Retail is tough, it’s never business as usual. Kapok is now at the right size, we are big enough to do interesting projects, work with the brands we love and develop our own brands, so we don’t need to grow at the moment. We are doing a lot of “hidden work” to find more exciting brands, make our stores more handsome and livelier and also to make our customers happier. I don’t believe in big concepts but rather in perfect execution by a focused and happy team, so this is what we will be doing.
Sites, magazines, blogs you visit regularly?

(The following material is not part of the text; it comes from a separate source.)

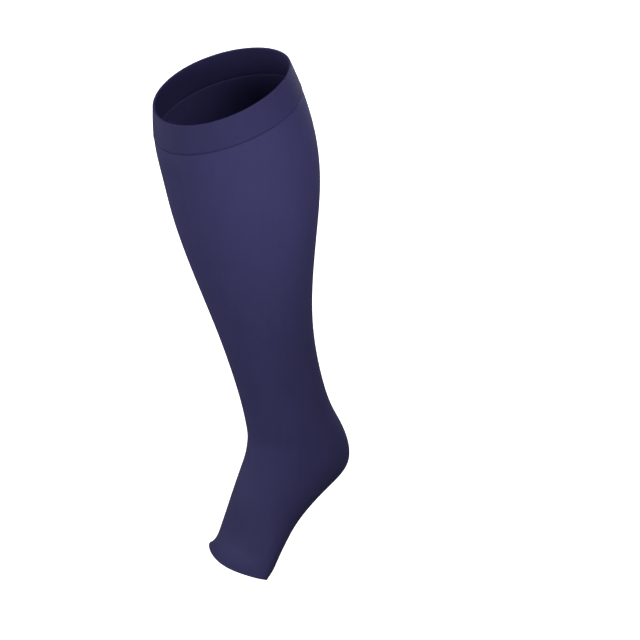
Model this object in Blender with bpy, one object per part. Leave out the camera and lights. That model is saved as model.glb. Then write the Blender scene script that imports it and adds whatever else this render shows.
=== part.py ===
"""Knee-high open-toe compression stocking in its worn shape.

The frame: +Z runs up the leg, the shin and the toes face -Y, and X = 0 is the stocking's plane of
symmetry. The origin is the centre of the top opening, where the wearer's leg holds the stocking up.
The stocking is an empty tube of knitted cloth, open at the knee and at the toes.
"""
import math

import bpy
import numpy as np

MM = 0.001

# Driving dimensions, in millimetres
LEG_WALL = 1.2          # the single knit of the leg and foot
BAND_WALL = 2.2         # the turned welt at the top, two layers of knit
BAND_STEP = 0.6         # how far the band stands out from the leg's surface
BAND_EDGE_ROUND = 0.7   # the rounding of the fold and of the band's lower edge
SEAM_GAP = 0.3          # between the band and the leg
AROUND = 40             # points round each ring
BAND_RINGS = 5
LEG_RINGS = 50
SPACING_SAMPLES = 400   # trial sections from which the rings' places are worked out

# The worn outline, in millimetres: one row for each section from the knee to the toes.
# front and back are the section's ends in the plane of symmetry, and half_width is its reach in X.
# egg widens the front half and narrows the back half, as a share of the width.
# squareness is the section's superellipse exponent: 2 is an ellipse.
# side_rise is how far the section's two sides sit towards the knee, out of the section's plane.
SECTION_COLUMNS = (
    "front_y", "front_z", "back_y", "back_z", "half_width", "egg", "squareness", "side_rise",
)
SECTIONS = {
    "top_edge":    (-60.5, -21, 60.5, 21, 60, 0.05, 2.0, 2),
    "band_edge":   (-61.5, -47, 72, -5, 62.5, 0.0, 2.0, 1),
    "under_knee":  (-55, -82, 84, -44, 65.5, -0.03, 2.0, 0),
    "calf":        (-47, -116, 89, -82, 65.5, -0.04, 2.0, 0),
    "calf_foot":   (-32, -165, 87, -138, 59, -0.04, 2.0, 0),
    "shin":        (-15, -212, 85, -191, 49, -0.02, 2.0, 0),
    "lower_shin":  (0, -255, 88, -237, 39.5, 0.02, 2.0, 0),
    "over_ankle":  (12, -295, 95, -277, 33, 0.04, 2.0, 0),
    "ankle":       (19, -322, 103, -309, 31, 0.05, 2.0, 0),
    "ankle_bend":  (23, -342, 115, -342, 31.5, 0.04, 2.0, 0),
    "heel_top":    (24, -353, 131, -376.5, 32, 0.0, 2.0, 0),
    "heel":        (24, -360, 132.5, -403, 32, -0.02, 2.1, 0),
    "heel_sole":   (22, -371, 112.5, -422, 31, -0.04, 2.1, 0),
    "instep":      (18, -387, 89, -433.5, 33.5, -0.05, 2.1, 0),
    "arch":        (11, -410, 67.5, -447, 35.5, -0.05, 2.1, 0),
    "ball_start":  (7, -438, 44, -464.5, 40.5, -0.05, 2.2, 2),
    "ball":        (1, -463, 32.5, -475.5, 42.5, -0.03, 2.2, -3),
    "toe_edge":    (-13.5, -475.5, 20, -490, 43.5, -0.16, 2.1, 4.5),
}

# Colours are linear RGBA
KNIT_COLOUR = (0.050, 0.046, 0.128, 1.0)
BAND_COLOUR = (0.043, 0.040, 0.113, 1.0)
KNIT_ROUGHNESS = 0.78
BAND_ROUGHNESS = 0.82


def clear_scene():
    for obj in list(bpy.data.objects):
        bpy.data.objects.remove(obj, do_unlink=True)


def cloth_material(name, colour, roughness):
    material = bpy.data.materials.new(name)
    material.use_nodes = True
    shader = material.node_tree.nodes["Principled BSDF"]
    shader.inputs["Base Color"].default_value = colour
    shader.inputs["Roughness"].default_value = roughness
    shader.inputs["Metallic"].default_value = 0.0
    return material


def section_rows():
    return np.array(list(SECTIONS.values()), dtype=float)


def side_steps(rows):
    """The distances from each section to the next, in front and behind."""
    front = np.linalg.norm(np.diff(rows[:, 0:2], axis=0), axis=1)
    back = np.linalg.norm(np.diff(rows[:, 2:4], axis=0), axis=1)
    return front, back


def places_along(rows):
    """Each section's distance down the stocking, as the mean of the distances in front and behind."""
    front, back = side_steps(rows)
    return np.concatenate([[0.0], np.cumsum((front + back) / 2)])


def natural_spline(knots, values, at):
    """Values of the natural cubic spline through (knots, values), column by column."""
    gaps = np.diff(knots)
    count = len(knots)
    matrix = np.eye(count)
    target = np.zeros_like(values)
    for i in range(1, count - 1):
        matrix[i, i - 1:i + 2] = gaps[i - 1], 2 * (gaps[i - 1] + gaps[i]), gaps[i]
        target[i] = 6 * (
            (values[i + 1] - values[i]) / gaps[i] - (values[i] - values[i - 1]) / gaps[i - 1]
        )
    bend = np.linalg.solve(matrix, target)
    cell = np.clip(np.searchsorted(knots, at, side="right") - 1, 0, count - 2)
    gap = gaps[cell][:, None]
    low = (knots[cell + 1] - at)[:, None] / gap
    high = (at - knots[cell])[:, None] / gap
    straight = low * values[cell] + high * values[cell + 1]
    curved = (low ** 3 - low) * bend[cell] + (high ** 3 - high) * bend[cell + 1]
    return straight + curved * gap ** 2 / 6


def sections_at(places):
    rows = section_rows()
    return natural_spline(places_along(rows), rows, places)


def even_places(start, end, rings):
    """Places for rings with even steps on the longer side, so that the turn of the heel gets more."""
    trial = np.linspace(start, end, SPACING_SAMPLES)
    front, back = side_steps(sections_at(trial))
    travelled = np.concatenate([[0.0], np.cumsum(np.maximum(front, back))])
    return np.interp(np.linspace(0, travelled[-1], rings), travelled, trial)


def signed_power(value, power):
    return math.copysign(abs(value) ** power, value)


def ring_points(section, rise_direction):
    """The points of one ring, from the front point round by +X to the back and on by -X."""
    front_y, front_z, back_y, back_z, half_width, egg, squareness, side_rise = section
    points = []
    for i in range(AROUND):
        angle = 2 * math.pi * i / AROUND
        forward = signed_power(math.cos(angle), 2 / squareness)
        sideways = signed_power(math.sin(angle), 2 / squareness)
        rise = side_rise * sideways ** 2
        x = half_width * sideways * (1 + egg * forward)
        y = (front_y + back_y) / 2 + (front_y - back_y) / 2 * forward + rise * rise_direction[0]
        z = (front_z + back_z) / 2 + (front_z - back_z) / 2 * forward + rise * rise_direction[1]
        points.append((x * MM, y * MM, z * MM))
    return points


def towards_knee(section):
    """The unit normal of a section's plane, in Y and Z, on the side of the knee."""
    along_y = section[2] - section[0]
    along_z = section[3] - section[1]
    length = math.hypot(along_y, along_z)
    return (-along_z / length, along_y / length)


def tube(name, start, end, rings):
    """An open tube through the stocking's sections, from one distance down it to another."""
    vertices = []
    for section in sections_at(even_places(start, end, rings)):
        vertices.extend(ring_points(section, towards_knee(section)))
    faces = []
    for ring in range(rings - 1):
        for i in range(AROUND):
            here = ring * AROUND + i
            beside = ring * AROUND + (i + 1) % AROUND
            faces.append((here, here + AROUND, beside + AROUND, beside))
    mesh = bpy.data.meshes.new(name)
    mesh.from_pydata(vertices, [], faces)
    mesh.shade_smooth()
    obj = bpy.data.objects.new(name, mesh)
    bpy.context.collection.objects.link(obj)
    return obj


def give_wall(obj, wall, outward):
    """Thickens a tube into a wall, with the stated part of it outside the tube's surface."""
    modifier = obj.modifiers.new("wall", "SOLIDIFY")
    modifier.thickness = wall * MM
    modifier.offset = 2 * outward / wall - 1
    modifier.use_even_offset = True


def round_edges(obj, radius):
    """Rounds the square edges at the ends of a wall."""
    modifier = obj.modifiers.new("rounding", "BEVEL")
    modifier.width = radius * MM
    modifier.segments = 2
    modifier.limit_method = "ANGLE"
    modifier.angle_limit = math.radians(60)


def band_depth():
    """The distance from the top edge down to the band's lower edge."""
    return places_along(section_rows())[list(SECTIONS).index("band_edge")]


def stocking_length():
    return places_along(section_rows())[-1]


def make_top_band():
    band = tube("top_band", 0, band_depth(), BAND_RINGS)
    give_wall(band, BAND_WALL, BAND_STEP)
    round_edges(band, BAND_EDGE_ROUND)
    band.data.materials.append(cloth_material("band_knit", BAND_COLOUR, BAND_ROUGHNESS))


def make_leg_and_foot():
    leg = tube("leg_and_foot", band_depth() + SEAM_GAP, stocking_length(), LEG_RINGS)
    give_wall(leg, LEG_WALL, 0)
    leg.data.materials.append(cloth_material("leg_knit", KNIT_COLOUR, KNIT_ROUGHNESS))


clear_scene()
make_top_band()
make_leg_and_foot()
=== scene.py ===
# A knee-high open-toe compression stocking: fine nylon and elastane knit in its worn shape, hollow,
# with a doubled band under the knee. +Z is up the leg, -Y is the shin's side, lengths are in mm.
import math
import bpy
import numpy as np
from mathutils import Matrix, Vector


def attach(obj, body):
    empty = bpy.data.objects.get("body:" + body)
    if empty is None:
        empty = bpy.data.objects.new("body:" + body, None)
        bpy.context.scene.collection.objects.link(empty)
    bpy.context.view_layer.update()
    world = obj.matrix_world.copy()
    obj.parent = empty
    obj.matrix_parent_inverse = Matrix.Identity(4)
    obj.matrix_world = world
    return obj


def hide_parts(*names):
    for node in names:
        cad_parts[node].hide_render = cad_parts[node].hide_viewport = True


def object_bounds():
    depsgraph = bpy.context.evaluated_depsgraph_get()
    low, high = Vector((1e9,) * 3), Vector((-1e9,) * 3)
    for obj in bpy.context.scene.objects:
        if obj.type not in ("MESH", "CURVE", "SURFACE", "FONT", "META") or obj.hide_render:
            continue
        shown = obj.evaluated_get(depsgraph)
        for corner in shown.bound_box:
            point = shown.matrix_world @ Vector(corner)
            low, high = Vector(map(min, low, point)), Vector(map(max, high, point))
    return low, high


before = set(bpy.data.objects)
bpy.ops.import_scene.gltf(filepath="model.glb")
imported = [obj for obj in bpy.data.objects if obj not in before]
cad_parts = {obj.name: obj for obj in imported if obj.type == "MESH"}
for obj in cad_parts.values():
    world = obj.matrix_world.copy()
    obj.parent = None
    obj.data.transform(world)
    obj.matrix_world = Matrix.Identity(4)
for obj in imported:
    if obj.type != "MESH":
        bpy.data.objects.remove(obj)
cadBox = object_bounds()
print("frame loaded:", sorted(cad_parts))

mm = 0.001

# ---- the worn outline: one row for each section from the knee down to the toes
# front and back are the ends in the plane of symmetry, halfWidth the reach in X, egg the share by
# which the front half is wider, squareness the superellipse exponent, sideRise how far the sides
# sit towards the knee.
outline = {
    "columns": ("frontY", "frontZ", "backY", "backZ", "halfWidth", "egg", "squareness", "sideRise"),
    "topEdge": (-60.5, -21, 60.5, 21, 60, 0.05, 2.0, 2),
    "bandEdge": (-61.5, -47, 72, -5, 62.5, 0.0, 2.0, 1),
    "underKnee": (-55, -82, 84, -44, 65.5, -0.03, 2.0, 0),
    "calf": (-47, -116, 89, -82, 65.5, -0.04, 2.0, 0),
    "calfFoot": (-32, -165, 87, -138, 59, -0.04, 2.0, 0),
    "shin": (-15, -212, 85, -191, 49, -0.02, 2.0, 0),
    "lowerShin": (0, -255, 88, -237, 39.5, 0.02, 2.0, 0),
    "overAnkle": (12, -295, 95, -277, 33, 0.04, 2.0, 0),
    "ankle": (19, -322, 103, -309, 31, 0.05, 2.0, 0),
    "ankleBend": (23, -342, 115, -342, 31.5, 0.04, 2.0, 0),
    "heelTop": (24, -353, 131, -376.5, 32, 0.0, 2.0, 0),
    "heel": (24, -360, 132.5, -403, 32, -0.02, 2.1, 0),
    "heelSole": (22, -371, 112.5, -422, 31, -0.04, 2.1, 0),
    "instep": (18, -387, 89, -433.5, 33.5, -0.05, 2.1, 0),
    "arch": (11, -410, 67.5, -447, 35.5, -0.05, 2.1, 0),
    "ballStart": (7, -438, 44, -464.5, 40.5, -0.05, 2.2, 2),
    "ball": (1, -463, 32.5, -475.5, 42.5, -0.03, 2.2, -3),
    "toeEdge": (-13.5, -475.5, 20, -490, 43.5, -0.16, 2.1, 4.5),
}
sectionNames = [name for name in outline if name != "columns"]
sectionRows = np.array([outline[name] for name in sectionNames], float)


def placesAlong(rows):
    # distance down the stocking: the running mean of the steps in front and behind
    front = np.linalg.norm(np.diff(rows[:, 0:2], axis=0), axis=1)
    back = np.linalg.norm(np.diff(rows[:, 2:4], axis=0), axis=1)
    return np.concatenate([[0.0], np.cumsum((front + back) / 2)])


sectionPlaces = placesAlong(sectionRows)
bandDepth = sectionPlaces[sectionNames.index("bandEdge")]
stockingLength = sectionPlaces[-1]


def splineBend(knots, values):
    # second derivatives of the natural cubic spline: solve the usual three-term equations
    gaps = np.diff(knots)
    inner = np.arange(1, len(knots) - 1)
    matrix = np.eye(len(knots))
    matrix[inner, inner - 1] = gaps[:-1]
    matrix[inner, inner] = 2 * (gaps[:-1] + gaps[1:])
    matrix[inner, inner + 1] = gaps[1:]
    slopes = np.diff(values, axis=0) / gaps[:, None]
    target = np.zeros_like(values)
    target[inner] = 6 * np.diff(slopes, axis=0)
    return np.linalg.solve(matrix, target)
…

I am huge magazine fan. I love reading cover-to-cover Fantastic Man, Appartamento and Travel Almanac, the interviews are really in-depth and they always find fascinating people that open my eyes to their minds and universes. I love the email list Next Draft, David Pell has a great point of view and he selects 10 articles everyday that are really worth reading.
I also cannot live without music so I read Pitchfork and The quietus. And finally, to keep track of what’s going on in the fashion and retail world, Business of Fashion cannot be replaced. The articles are really smart and well researched.
Describe your top three qualities.
Curiosity: I always want to know why and I won’t stop until I find out.
Persistence: I don’t give up and I keep working and refining till I get what I had in mind.
Forward-looking: I never dwell on the past, always ready for what comes next.
What do you eat for breakfast?
An espresso, a big glass of cold water and a cookie. I have a minimalist breakfast.
Favourite lunch places in Hong Kong?
Near home in Tin Hau, I like Second Draft, I am already a huge fan of their French toast. Near the office, I like Elephant Grounds, it is already became my favourite place for meetings out-side the office. And for Sunday dim sum lunch, I like China Tang in Central.
What you recommend people do when they visit the South of France?
- Drink a glass or more of Corbieres, a totally underrated wine
- Visit a food market for the most amazing produce
- For a gastronomic experience, have a meal at l’auberge du vieux puits by Gilles Goujon.
- Hike the Cathar castles trail
- Visit Cordes sur Ciel, a wonderful village lost in the clouds near Albi.